CBK Governor Patrick Njoroge has sought to portray the task of cracking the data for evidence as a task too hard to accomplish, and has pleaded for patience when confronted with the question of why his officials have not been prosecuted.
1.2 terabyte data
In March this year, Central Bank’s statement on the issue said the magnitude of what still needs to be done is substantial.
“While initial expectations were that there would be a few dozen accounts-of-interest; some 22,520 high-priority transactions need to be investigated; and about 1.2 Terabytes (TB) of electronic data needs to be interrogated (if printed on regular paper it would stack 7,200 kilometers tall). It is expected that the current team will make significant progress on this work in the next three months,” said Njoroge in the CBK statement.
Last month, he told Parliament that there was no evidence to prove that his officers connived with former Imperial Bank managing director Abulmalek Janmohammed to rob Sh38.5 billion from the bank.
But the evidence unearthed by the directors and which they have filed in court shows how the CBK Five tweaked their inspection reports giving the bank’s senior managers a pat on the back where they should have been punished severely for breaking the regulator’s prudential guidelines.
The CBK 5
Somehow, it was always the team of five, Matu Mugo, Reuben Cheres, Medline Kihara, Simon Gichuki and one Milgo L.K who handled Imperial Bank inspection for three years before the bank was finally put under receivership.

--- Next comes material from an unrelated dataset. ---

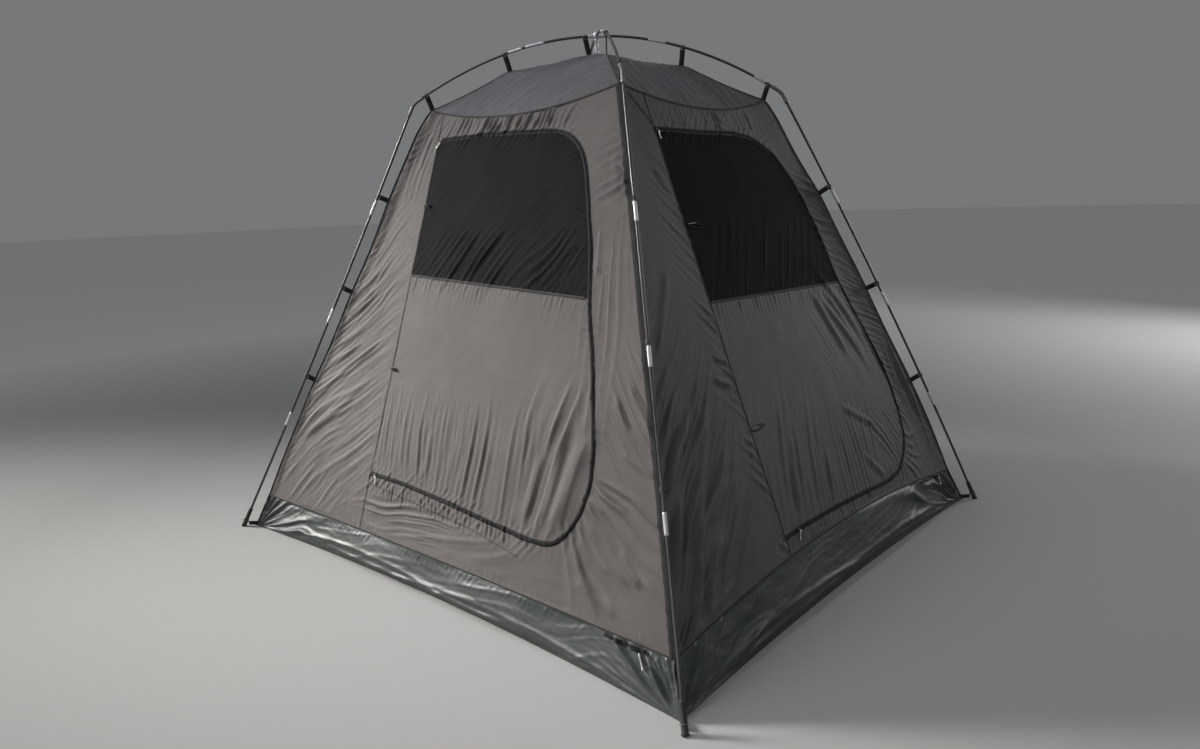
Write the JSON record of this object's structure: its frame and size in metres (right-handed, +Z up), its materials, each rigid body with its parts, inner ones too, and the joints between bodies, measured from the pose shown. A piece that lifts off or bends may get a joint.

In what could be the biggest indictment on Central Bank of Kenya, documents filed in court by Imperial Bank shareholders and non executive directors show a big gulf between what the CBK officials found during their annual inspection of the bank and what they put in their inspection reports.

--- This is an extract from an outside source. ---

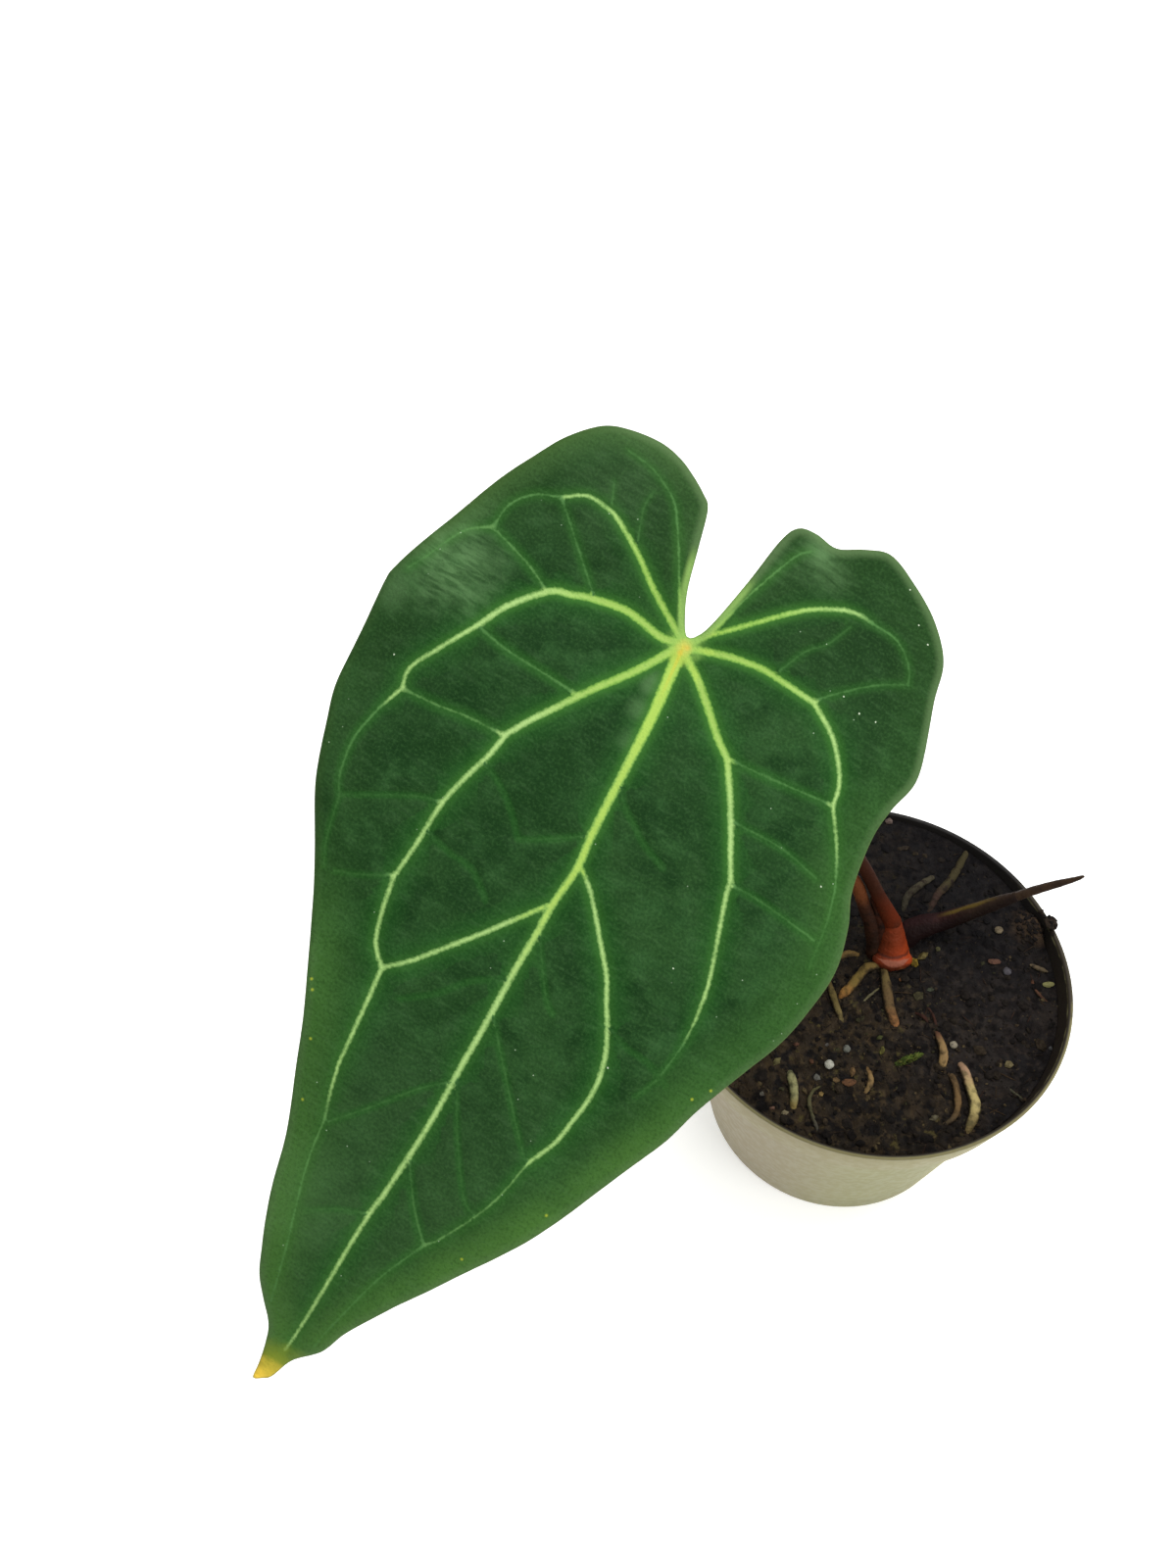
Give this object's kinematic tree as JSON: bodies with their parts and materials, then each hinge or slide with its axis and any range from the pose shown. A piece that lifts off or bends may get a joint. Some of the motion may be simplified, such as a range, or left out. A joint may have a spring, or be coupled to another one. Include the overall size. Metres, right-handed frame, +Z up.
{
  "type": "potted anthurium",
  "caption": "Young velvet-leaved anthurium in a round nursery pot: a large heart-shaped leaf on a long stalk, a rolled new leaf and thick roots on dark mix.",
  "frame": {"origin": "middle of the pot's flat base, where the pot rests on a surface", "axes": "+Z up along the pot's axis; the leaf's tip points towards -X and -Y, and the new leaf towards +X"},
  "size_m": [0.217, 0.1876, 0.2551],
  "materials": {
    "pot_plastic": "satin cream polypropylene, a little dirty under the rim",
    "growing_mix": "damp dark peat and bark mix",
    "crown_skin": "waxy red-brown skin with a pale pink scar",
    "stalk_skin": "smooth olive skin, red-brown at the foot",
    "old_stalk_skin": "drying brown skin",
    "sheath_skin": "dark maroon papery sheath",
    "new_leaf_skin": "rolled young blade, olive to brown",
    "root_skin": "velvety tan root skin",
    "bark": "weathered bark",
    "perlite": "chalky white grain",
    "moss": "soft green moss",
    "leaf_blade": "velvety dark green with pale green veins"
  },
  "bodies": {
    "root": {"pot": "pot_plastic", "soil": "growing_mix", "crown": "crown_skin", "leaf_stalk": "stalk_skin", "old_stalk": "old_stalk_skin", "new_leaf_sheath": "sheath_skin", "new_leaf": "new_leaf_skin", "root_crown_left": "root_skin", "root_crown_front": "root_skin", "root_left": "root_skin", "root_thin_left": "root_skin", "root_loop_pale": "root_skin", "root_loop_brown": "root_skin", "root_middle": "root_skin", "root_thin_red": "root_skin", "root_pale_left": "root_skin", "twig_long": "bark", "twig_short": "bark", "perlite_1": "perlite", "perlite_2": "perlite", "perlite_3": "perlite", "perlite_4": "perlite", "perlite_5": "perlite", "bark_chip_1": "bark", "bark_chip_2": "bark", "bark_chip_3": "bark", "bark_chip_4": "bark", "moss_sprig": "moss", "rim_crumb": "growing_mix", "leaf_blade": "leaf_blade"}
  },
  "joints": []
}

Among documents the directors have filed are CBK inspection reports from 2012-2014 where the problems of the bank are thoroughly downplayed.
In fact, looking at the reports, one gets a sense of a bank whose problems are commonplace in the banking sector such as a few overdraft accounts overdrawn above their set limits or misclassifying a few accounts as performing.

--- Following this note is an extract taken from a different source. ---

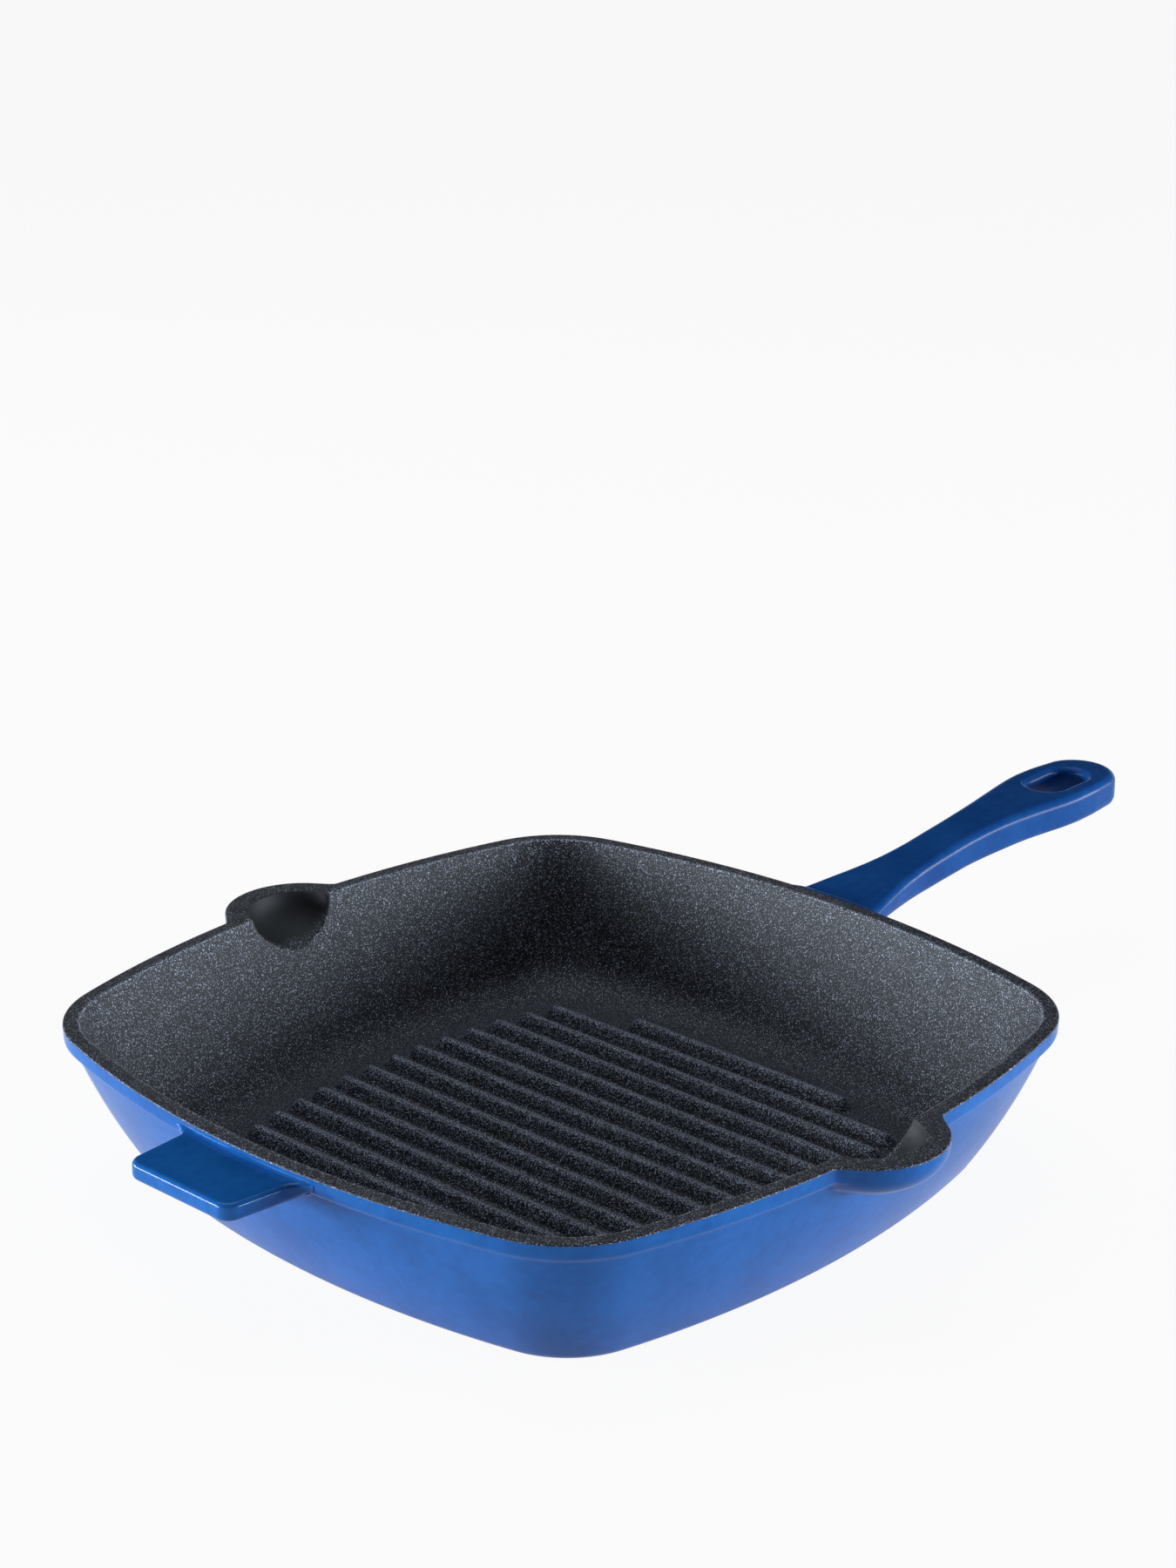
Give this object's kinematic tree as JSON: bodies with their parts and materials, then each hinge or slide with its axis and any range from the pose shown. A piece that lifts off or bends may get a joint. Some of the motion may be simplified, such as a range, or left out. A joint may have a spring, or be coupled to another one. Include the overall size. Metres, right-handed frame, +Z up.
{
  "type": "grill pan",
  "caption": "Square enamelled cast-iron grill pan with parallel ridges, a pouring spout on each side, a long handle with a hanging hole and a helper tab.",
  "frame": {"origin": "centre of the flat underside of the base, which the pan stands on", "axes": "+X along the long handle, +Z up out of the pan's mouth; the ridges run along Y and the two spouts face +Y and -Y"},
  "size_m": [0.431, 0.2896, 0.0609],
  "materials": {
    "grey_iron": "as cast",
    "blue_enamel": "gloss vitreous enamel",
    "black_enamel": "fine-textured satin vitreous enamel"
  },
  "bodies": {
    "root": {"floor_plate": "grey_iron", "handle_side_wall": "grey_iron", "left_side_wall": "grey_iron", "tab_side_wall": "grey_iron", "right_side_wall": "grey_iron", "rim_collar_tab_side": "grey_iron", "rim_collar_handle_side": "grey_iron", "spout_right": "grey_iron", "spout_left": "grey_iron", "long_handle": "grey_iron", "helper_handle": "grey_iron", "grill_ridge_01": "grey_iron", "grill_ridge_02": "grey_iron", "grill_ridge_03": "grey_iron", "grill_ridge_04": "grey_iron", "grill_ridge_05": "grey_iron", "grill_ridge_06": "grey_iron", "grill_ridge_07": "grey_iron", "grill_ridge_08": "grey_iron", "grill_ridge_09": "grey_iron", "grill_ridge_10": "grey_iron", "grill_ridge_11": "grey_iron", "grill_ridge_12": "grey_iron", "grill_ridge_13": "grey_iron", "grill_ridge_14": "grey_iron", "grill_ridge_15": "grey_iron", "grill_ridge_16": "grey_iron", "base_enamel": "blue_enamel", "wall_enamel": "blue_enamel", "long_handle_enamel": "blue_enamel", "helper_handle_enamel": "blue_enamel", "lining_enamel": "black_enamel", "rim_enamel": "black_enamel"}
  },
  "joints": []
}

But that picture quickly dissipates when one looks at the inspectors Exit Discussion Documents.
Exit Documents in banking supervision are observations, conclusions and recommendations that inspectors make after looking at a bank’s accounts and structure which should ordinary form the body of an inspection report.
However, in the case of Imperial Bank, it is as though the inspection reports were done by one set of inspectors while the exit reports were done by another.
In the June 2012 exit discussion document, the inspectors noted Imperial Bank had reclassified 147 accounts. In other words, loan accounts that should have been classified as non-performing were classified as performing.
The inspectors said that 92 accounts with an outstanding balance of Sh898 million were downgraded from performing to nonperforming category. They also recommended an loan loss provisions to be increased by Sh79.8 million.
Whitewash
Yet the supervision report which CBK presented to the bank directors was a complete different story.
Accounts that had been reclassified had now dropped from 147 to 94 accounts while the downgraded accounts was reduced from 92 to 46 with an outstanding balance of Sh265 million, down from Sh898 million.
The exit document also noted that out of 2009 overdraft accounts, 1528 with an account balance of 2.49 billion had no marked limit or the limit had been marked zero.
They also listed examples of accounts that had been allowed to burst their limit such Athi Stores whose limit was Sh15 million but had a balance of Sh143 million. Sparetech trading had a limit of Sh20 million but accumulated a balance of Sh95 million.
In the inspection report, the number of accounts that had no limit or were operating above the limit was expunged.
It was replaced by a general statement indicating some accounts were in breach of CBK guidelines.
“Overdraft listing provided to CBK inspectors indicated that some customers with overdraft accounts had no marked limits in the core banking system. It was also noted that some overdrafts were operating above sanctioned limited,” said the inspection report presented to bank directors.
For the next two years, the inspectors repeated the same routine of elaborating the breaches that the bank was committing but whitewashing those findings in the final inspection report.
Raj Devani
An analysis done by banking data analysis consulting firm GPW & Company hired by the directors found that in 2013, CBK officials revised the value of the accounts that had been downgraded to non performing by 68 percent from Sh683 million to sh219 million.
They also rolled back the recommended increase in loan loss provision by 82 percent from Sh59.2 million to Sh10.4 million.
The documents also show that the officials also conveniently failed to flag the main accounts that were used in the Sh38.5 billion theft from the bank even though the evidence was screaming waiting to be picked.
Overdraft accounts held by relatives of Yagnesh Devani, who was the architect of Triton scandal, were never flagged off by the inspectors in spite of the fact that they had the biggest balances in the bank’s loan book.
The accounts held by Adra International whose directors are Raj Devani and his brother Adina Devani had the biggest balances and were nonperforming in the three years when the team of four CBK carried out the inspection.
The overdraft accounts whose cumulative balance was Sh4.1 billion did not have a limit, were never selected in the exit documents and were also omitted in the final inspection report in spite of the fact they accounted for 57 percent of 50 biggest loans and advances.
Imperial Bank shareholders and non-executive directors are using the evidence as part of their defence in a case filed by CBK and Kenya Deposit Insurance Corporation (KDIC) seeking to recover Sh44.8 billion.